James Cavallaro, a human rights advocate, also said earlier this month that the Biden administration pulled his nomination for commissioner on the Inter-American Commission on Human Rights over “denouncing apartheid” in Israel and Palestine.

In one of their first moves as a majority in the House of Representatives, Republicans kicked Muslim-American Congresswoman Ilhan Omar off the chamber’s foreign policy panel in early February for past statements against Israel.

Chilling effect

Amer Zahr, a Palestinian-American comedian and president of the advocacy group New Generation for Palestine, said Tuesday’s decision by the Supreme Court does not legitimise anti-BDS laws, but it may “embolden pro-Israel voices who seek to silence dissent“.

“While anti-BDS laws have not been found as constitutional, pro-Israel forces will assuredly frame it as such, chilling even more criticism of Israel in American society,” Zahr told Al Jazeera.

“Luckily, however, the tides are likely turning too fast. Americans are quickly awakening to Israel’s apartheid and inhumane treatment of Palestinians, and no clerical decision by the Supreme Court can stop that wave.”

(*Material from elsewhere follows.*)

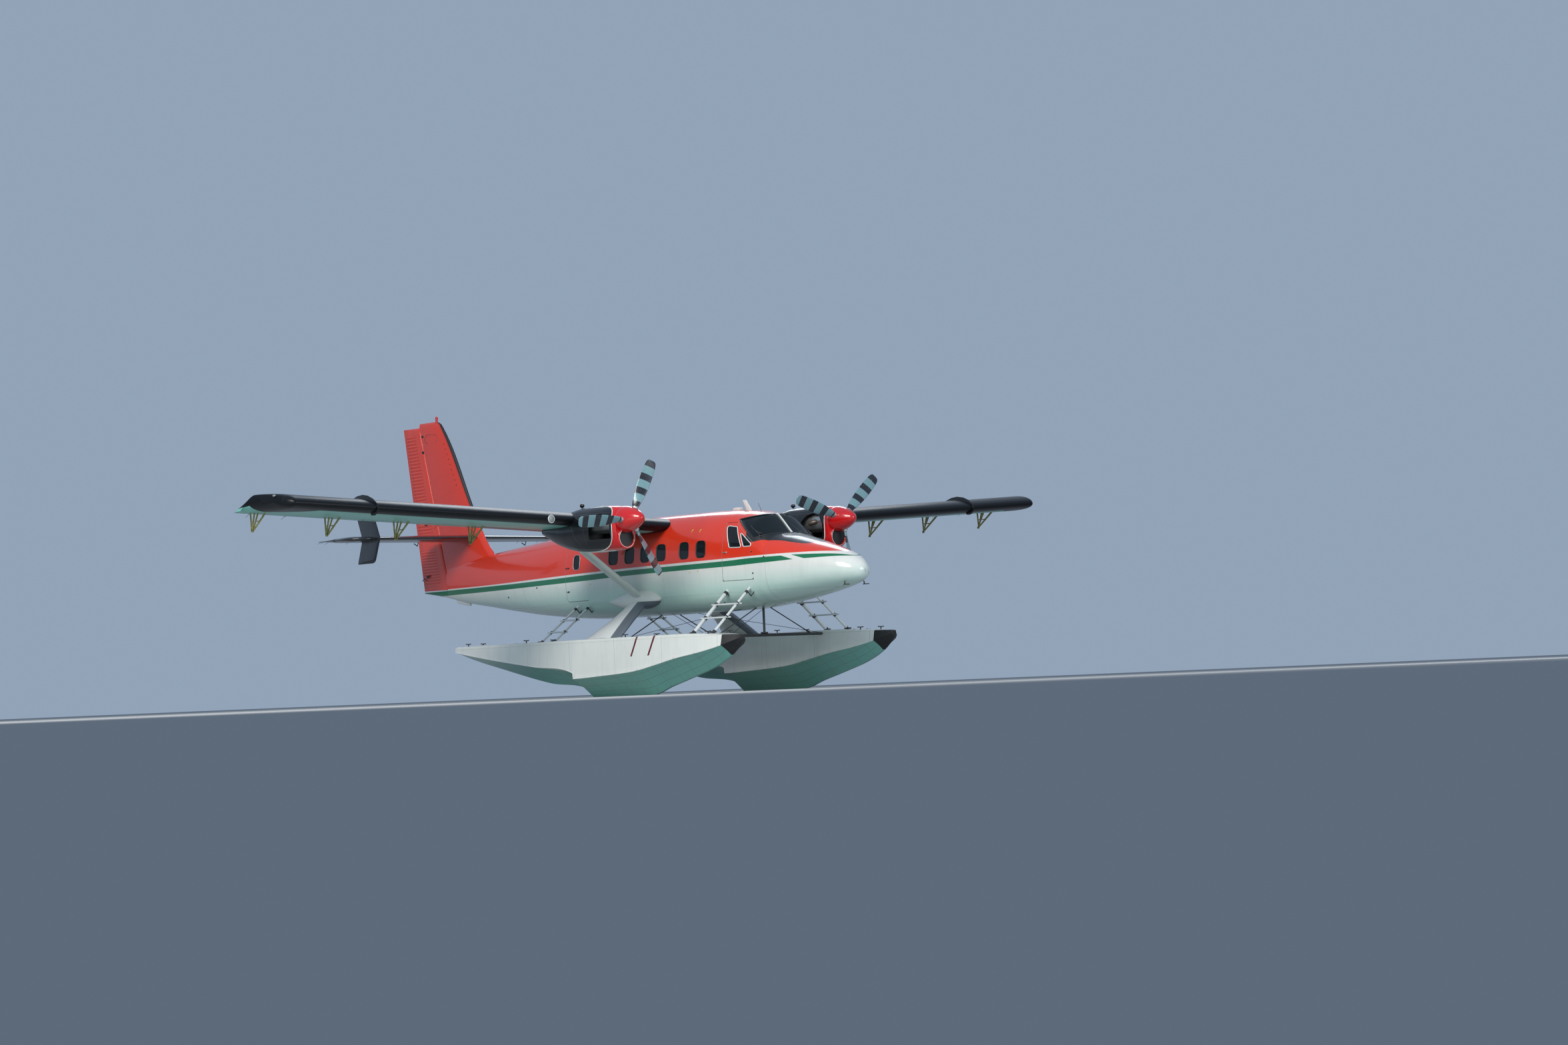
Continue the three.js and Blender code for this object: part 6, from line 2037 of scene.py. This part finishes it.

Proponents of anti-BDS measures say they are necessary to counter what they say is a “discriminatory” push to “single out” Israel.

Israel’s supporters hailed the decision on Tuesday, with Republican Senator Tom Cotton calling it a “great win for Arkansas and America in the fight against the anti-Semitic BDS movement”.

The BDS movement rejects accusations of anti-Semitism and says it pushes for equality against “racist” Israeli policies.

Hauss of the ACLU said Cotton’s statement demonstrates that anti-BDS laws are about political expression.

“Senator Cotton’s statement shows that the whole point of these anti-BDS laws is to suppress expression that the state opposes,” Hauss said.

“And whatever the state’s reasons for opposing that expression — however it phrases it — the fact of the matter is they’re opposed to the message that the boycott sends. And that is the single thing that the First Amendment is designed to prevent.”